Bradbury took charge of just 13 National League South matches before leaving Eastbourne Borough after only five months in the role.

However, the former Hawks boss is ‘excited’ to be handed a route back into the game at Crawley.

He told ‘John Yems called me and asked if I could come in and give him a hand.

‘It’s not far from me, I live just outside Portsmouth.

‘It’s a good club that have got a really good squad.

‘I’ve done all my homework on the players and the team we’re going to be playing.

‘I’m excited about it.

‘I met John at Bournemouth.

‘We’ve stayed in touch over time.

‘You always bump into each other on the circuit.

‘Whether that be at games and doing your homework.

‘He’s always been an enthusiastic, hard working character.’

Bradbury, who netted 46 times in 167 appearances across two spells with Pompey, admitted he’s been itching to get back in the game after leaving Eastbourne.

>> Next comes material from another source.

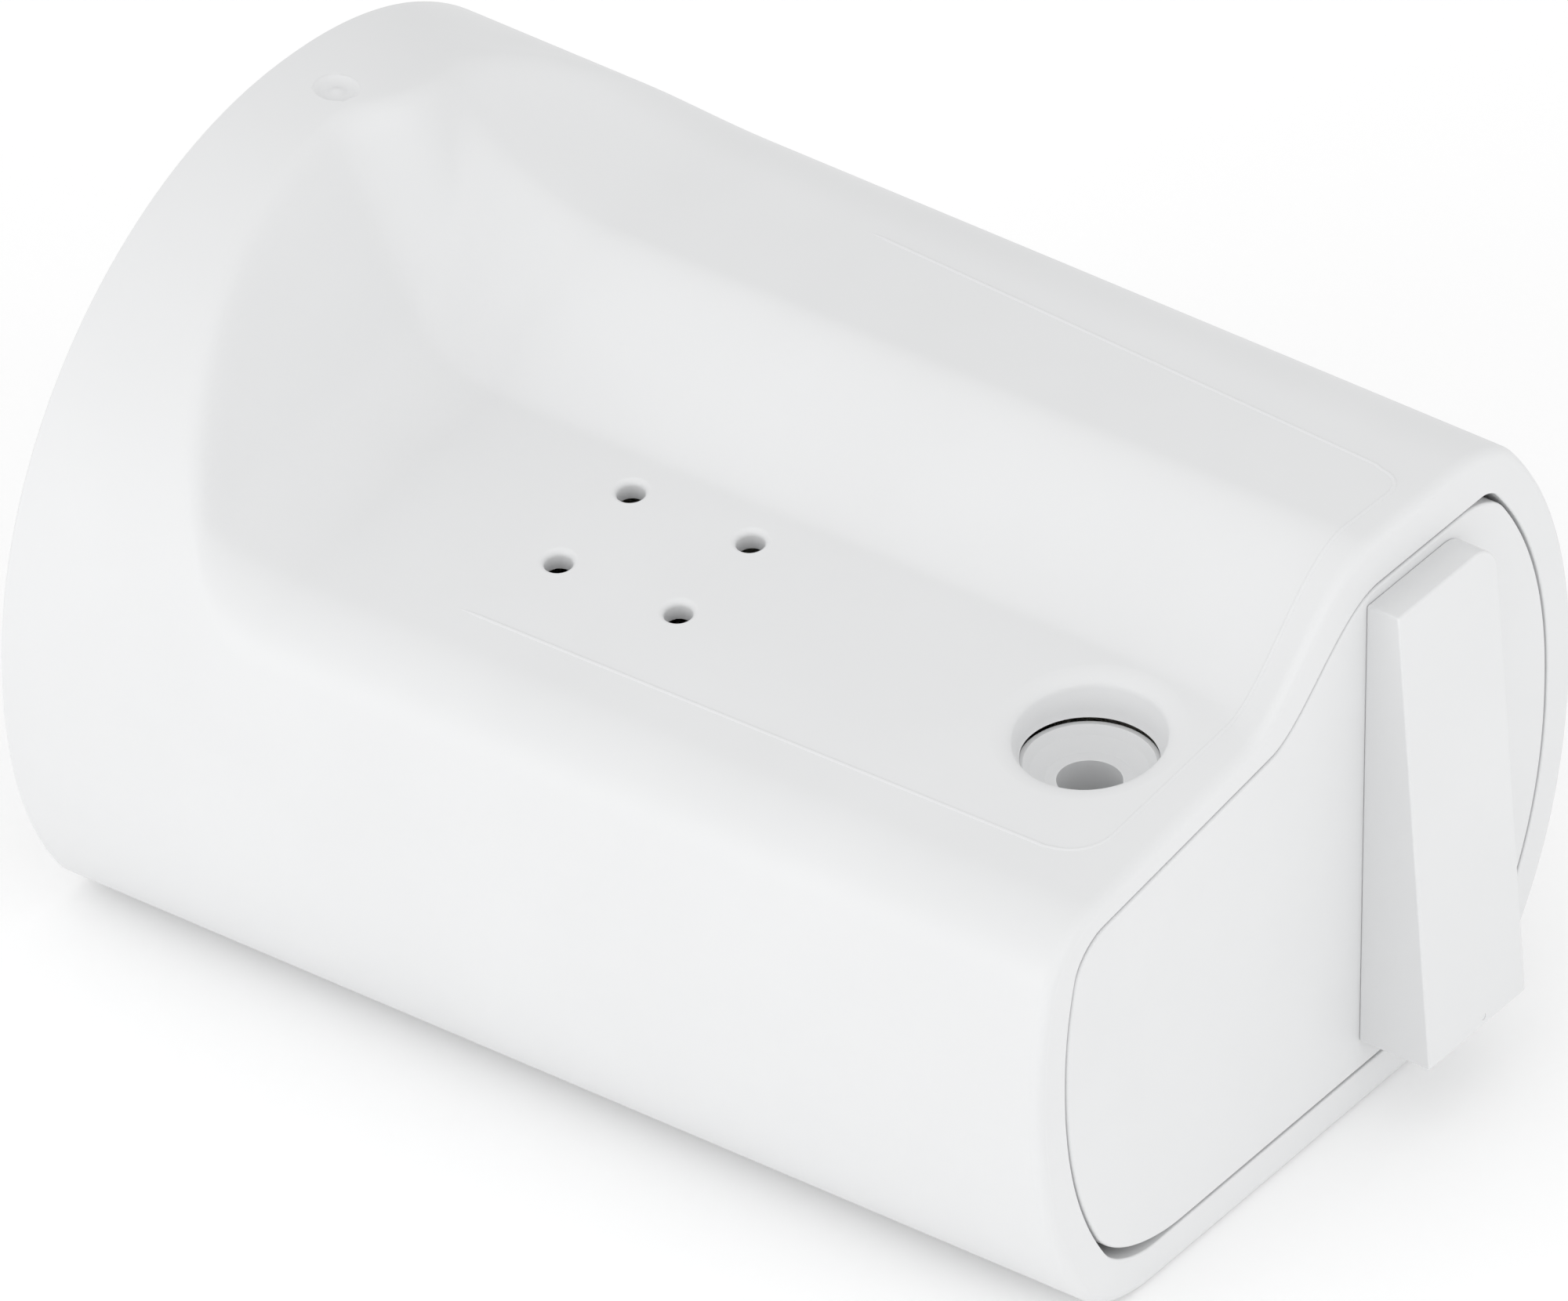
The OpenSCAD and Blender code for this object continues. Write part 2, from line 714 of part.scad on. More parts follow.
module closure_panel() {
    color(shell_white)
        difference() {
            union() {
                slab(0, panel_t)
                    polygon(outline(PANEL, 0, 0));
                for (x = [bar_ends[0] + 1, bar_ends[1] - 1 - lug_w])
                    difference() {
                        block(x, x + lug_w, panel_t - 0.5, bar_u + 2, bar_z - 3.4, bar_z + 3.4);
                        translate([x - 1, mouth_y + bar_u, bar_z])
                            rotate([0, 90, 0])
                                cylinder(h = lug_w + 2, d = bar_d + 0.1, $fn = 32);
                    }
            }
            for (z = grip_screw_z)
                rod_y(grip_screw_x, -1, z, panel_t + 2, screw_d + 2 * pass_gap);
            for (x = tray_screw_x)
                rod_y(x, panel_t - tray_bite - 0.2, tray_screw_z, tray_bite + 1, screw_d + 2 * thread_gap);
        }
}

// Wedge that the hand pulls: it stands out further towards its lower end.
module pull_grip() {
    corner_r = 5;
    color(shell_white)
        difference() {
            intersection() {
                translate([grip_x, mouth_y, 0])
                    rotate([90, 0, 90])
                        linear_extrude(height = grip_w)
                            polygon([
                                [0, grip_low], [-grip_out_low, grip_low],
                                [-grip_out_top, grip_high], [0, grip_high]
                            ]);
                slab(-grip_out_low - 1, grip_out_low + 1)
                    difference() {
                        translate([grip_x - 1, grip_low - 1])
                            square([grip_w + 1, grip_high - grip_low + 1]);
                        translate([grip_x + grip_w - corner_r, grip_high - corner_r])
                            difference() {
                                square(corner_r + 1);
                                circle(r = corner_r, $fn = 48);
                            }
                    }
            }
            for (z = grip_screw_z)
                rod_y(grip_screw_x, -grip_bite - 0.4, z, grip_bite + 1, screw_d + 2 * thread_gap);
        }
}

module grip_screws() {
    color(steel)
        for (z = grip_screw_z)
            translate([grip_screw_x, mouth_y + panel_t, z])
                rotate([-90, 0, 0])
                    pan_screw(panel_t + grip_bite);
}

// Drawer: a floor with a slot that passes the post, a bin for the blanket, and lugs that stop it.
module blanket_tray() {
    w = tray_wall_t;
    slot_front = post_back - slot_half - 0.6;
    window_u = spring_u + bump_at - 1.5;
    window_w = spring_w / 2 + 1;
    lug_r = body_r - wall_t - 1.6;
    flare_x = bin_right - w;
    color(inner_white)
        difference() {
            union() {
                block(-tray_half, tray_half, panel_t, tray_end, tray_z, tray_top);
                block(-tray_in, tray_in, panel_t, panel_t + w, tray_top - eps, tray_top + lip_h);
                block(-tray_in, -tray_in + w, panel_t, tray_end, tray_top - eps, tray_top + lip_h);
                block(bin_left, bin_left + w, panel_t + 4, tray_end, tray_top - eps, tray_top + bin_h);
                slab(panel_t, tray_end - panel_t)
                    polygon([
                        [tray_in - w, tray_top - eps], [tray_in, tray_top - eps], [tray_in, tray_top + 2],
                        [bin_right, flare_z], [bin_right, tray_top + bin_h],
                        [flare_x, tray_top + bin_h], [flare_x, flare_z + 0.5], [tray_in - w, tray_top + 2.5]
                    ]);
                slab(tray_back, w)
                    polygon([
                        [bin_left, tray_top - eps], [tray_in, tray_top - eps], [tray_in, tray_top + 2],
                        [bin_right, flare_z], [bin_right, tray_top + bin_h], [bin_left, tray_top + bin_h]
                    ]);
                intersection() {
                    union() {
                        block(-body_r, -tray_in + w / 2, lug_u, lug_u + lug_t, tray_top + 5, tray_top + 10);
                        block(bin_right - w / 2, body_r, lug_u, lug_u + lug_t, flare_z + 3, flare_z + 9);
                    }
                    rod_y(0, lug_u - 1, centre_h, lug_t + 2, 2 * lug_r);
                }
            }
            block(post_x - slot_half, post_x + slot_half, slot_front, tray_end + 1, tray_z - 1, tray_top + 1);
            block(spring_x - window_w, spring_x + window_w, window_u, window_u + bump_len + 3,
                tray_z - 1, tray_top + 1);
            for (x = tray_screw_x)
                rod_y(x, panel_t - 1, tray_screw_z, w + 2, screw_d + 2 * pass_gap);
        }
}

module tray_screws() {
    color(steel)
        for (x = tray_screw_x)
            translate([x, mouth_y + panel_t + tray_wall_t, tray_screw_z])
                rotate([-90, 0, 0])
                    pan_screw(tray_wall_t + tray_bite);
}

// Low-friction strip under the drawer's edge.
module slide_strip() {
    color(strip_cream)
        block(tray_half - 4, tray_half - 0.3, panel_t + 2, tray_end - 2, strip_z, tray_z);
}

module slide_strip_right() {
    slide_strip();
}

module slide_strip_left() {
    mirror([1, 0, 0]) slide_strip();
}

module tape_bar() {
    color(steel)
        translate([bar_ends[0], mouth_y + bar_u, bar_z])
            rotate([0, 90, 0])
                cylinder(h = bar_ends[1] - bar_ends[0], d = bar_d, $fn = 48);
}

// ---------- soft pieces ----------

// The folded blanket fills the bin, and its outer side follows the bin's slanted wall.
module fire_blanket() {
    left = bin_left + tray_wall_t + soft_gap;
    right = bin_right - tray_wall_t - soft_gap;
    inner_x = tray_in - tray_wall_t - soft_gap;
    color(glass_cloth)
        slab(pack_front, pack_len)
            polygon([
                [left, pack_low], [inner_x, pack_low], [inner_x, tray_top + 3],
                [right, flare_z + 1.5], [right, pack_low + pack_h - 4], [right - 4, pack_low + pack_h],
                [left, pack_low + pack_h]
            ]);
}

// Hand tape, doubled over the bar, hanging in front of the blanket.
module pull_tape(x) {
    color(webbing_red)
        block(x, x + tape_w, bar_u - tape_t / 2, bar_u + tape_t / 2,
            tray_top + lip_h + 2, bar_z - bar_d / 2 - 0.2);
}

module pull_tape_left() {
    pull_tape(bar_ends[0] + 1 + lug_w + 2);
}

module pull_tape_right() {
    pull_tape(bar_ends[1] - 1 - lug_w - 2 - tape_w);
}

case_shell();
rear_cover();
rear_cover_screws();
screw_post();
post_ring_nut();
runner_rail_left();
runner_rail_right();
rail_screws();
catch_spring();
catch_spring_screw();
stop_bumper_left();
stop_bumper_right();
closure_panel();
pull_grip();
grip_screws();
blanket_tray();
tray_screws();
slide_strip_left();
slide_strip_right();
tape_bar();
fire_blanket();
pull_tape_left();
pull_tape_right();
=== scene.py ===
import math

import bpy
import bmesh
import numpy as np
from mathutils import Matrix, Vector


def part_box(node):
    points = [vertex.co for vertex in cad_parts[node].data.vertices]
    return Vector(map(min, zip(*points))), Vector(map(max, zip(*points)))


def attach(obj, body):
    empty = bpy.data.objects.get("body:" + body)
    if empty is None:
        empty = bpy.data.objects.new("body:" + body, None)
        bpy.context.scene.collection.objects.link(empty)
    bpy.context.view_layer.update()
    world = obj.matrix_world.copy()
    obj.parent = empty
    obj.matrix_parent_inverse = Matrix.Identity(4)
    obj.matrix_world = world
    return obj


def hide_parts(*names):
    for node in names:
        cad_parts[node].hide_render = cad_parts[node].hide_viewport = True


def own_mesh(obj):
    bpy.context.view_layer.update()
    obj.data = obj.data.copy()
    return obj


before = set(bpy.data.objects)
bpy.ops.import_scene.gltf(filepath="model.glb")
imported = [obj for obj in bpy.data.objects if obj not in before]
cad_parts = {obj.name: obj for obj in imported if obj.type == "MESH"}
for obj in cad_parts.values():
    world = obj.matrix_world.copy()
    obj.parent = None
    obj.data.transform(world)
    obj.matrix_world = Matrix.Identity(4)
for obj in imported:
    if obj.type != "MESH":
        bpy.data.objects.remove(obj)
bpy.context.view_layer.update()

mm = 0.001
shellLow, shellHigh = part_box("case_shell")
mouthY = shellLow.y / mm              # the mouth's plane; depths run back from it, in millimetres
caseLen = (shellHigh.y - shellLow.y) / mm

# The case's section, in millimetres: a round body on a flat back, cut by a stepped top.
caseShape = dict(
    bodyR=65.6, taper=1.4, centreH=48.0, shelfH=79.8, shelfFall=0.13, lobeH=98.2, wall=3.0, floor=4.0,
    edgeR=1.7, rearEdgeR=0.5, footX=-8.5, topX=14.5, flare=8.5, flareLen=7.0,
    scoopBack=(43.5, 50.0), scoopR=(16.5, 37.0), scoopTurn=(0.0, 20.0), scoopAngle=62.0, scoopBlend=2.0,
    scoopFull=6.0, baseBlend=6.0, innerBaseBlend=2.0, topBlend=(7.5, 5.5),
    squareness=(2.03, 2.14, 2.19),    # of the round: upper left, upper right, lower
)
mouthShape = dict(
    rimSide=6.5, rimFloor=6.5, rimShelf=4.9, rimLobe=8.4, rimDepth=8.0,
    rampSpread=1.5, baseBlend=5.5, topBlend=(4.5, 1.6), edgeR=0.3,
)


# Small helpers.

def linkObject(name, mesh):
    piece = bpy.data.objects.new(name, mesh)
    bpy.context.scene.collection.objects.link(piece)
    return piece


# A mesh from points in millimetres.
def meshPiece(name, points, faces):
    mesh = bpy.data.meshes.new(name)
    mesh.from_pydata([tuple(c * mm for c in p) for p in points], [], faces)
    mesh.validate()
    mesh.update()
    return linkObject(name, mesh)


def facesOut(piece):
    work = bmesh.new()
    work.from_mesh(piece.data)
    bmesh.ops.recalc_face_normals(work, faces=work.faces)
    work.to_mesh(piece.data)
    work.free()


def smoothShade(piece, sharpAngle):
    piece.data.shade_smooth()
    piece.data.set_sharp_from_angle(angle=math.radians(sharpAngle))


def evenNormals(piece):
    weighted = piece.modifiers.new("evenNormals", "WEIGHTED_NORMAL")
    weighted.keep_sharp = True
    weighted.weight = 60


# Rounds the edges that turn by more than the angle; the width is in millimetres.
def softEdges(piece, width, segments, angle, harden=False):
    rounded = piece.modifiers.new("softEdges", "BEVEL")
    rounded.width = width * mm
    rounded.segments = segments
    rounded.limit_method = "ANGLE"
    rounded.angle_limit = math.radians(angle)
    rounded.harden_normals = harden


def applyModifiers(piece):
    graph = bpy.context.evaluated_depsgraph_get()
    done = bpy.data.meshes.new_from_object(piece.evaluated_get(graph))
    old = piece.data
    piece.modifiers.clear()
    piece.data = done
    bpy.data.meshes.remove(old)


def combine(piece, tool, how):
    step = piece.modifiers.new(how, "BOOLEAN")
    step.operation = how
    step.solver = "EXACT"
    step.object = tool
    applyModifiers(piece)
    bpy.data.objects.remove(tool)


def joinPieces(name, pieces):
    work = bmesh.new()
    for piece in pieces:
        work.from_mesh(piece.data)
    mesh = bpy.data.meshes.new(name)
    work.to_mesh(mesh)
    work.free()
    for piece in pieces:
        bpy.data.objects.remove(piece)
    return linkObject(name, mesh)


# Turns (radius, height) points round an axis through a place given in millimetres.
# Where lean is given, it says how much each height slopes up towards +X.
def revolved(name, profile, x, depth, z, steps, axis="Z", lean=None):
    points, faces = [], []
    leastR = 0.0004                   # keeps the points on the axis apart
    for r, h in profile:
        r = max(r, leastR)
        for i in range(steps):
            a = 2 * math.pi * i / steps
            across, up = r * math.cos(a), r * math.sin(a)
            if axis == "Z":
                slant = across * lean(h) if lean else 0
                points.append((x + across, mouthY + depth + up, z + h + slant))
            else:
                points.append((x + across, mouthY + depth + h, z - up))
    for k in range(len(profile) - 1):
        for i in range(steps):
            j = (i + 1) % steps
            faces.append((k * steps + i, k * steps + j, (k + 1) * steps + j, (k + 1) * steps + i))
    faces.append(tuple(reversed(range(steps))))
    faces.append(tuple((len(profile) - 1) * steps + i for i in range(steps)))
    piece = meshPiece(name, points, faces)
    facesOut(piece)
    return piece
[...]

And he’s looking forward to getting back out on the training pitch.

‘It’s an exciting prospect for me.

‘I’m like a bear with a sore head if I’m not out on the training pitch and around a group of players.

‘I miss playing, but this is the next best thing.

‘It’s the best buzz you can get - apart from playing.

‘It’s difference because you’re looking at a collective responsibility rather than looking after your own game.’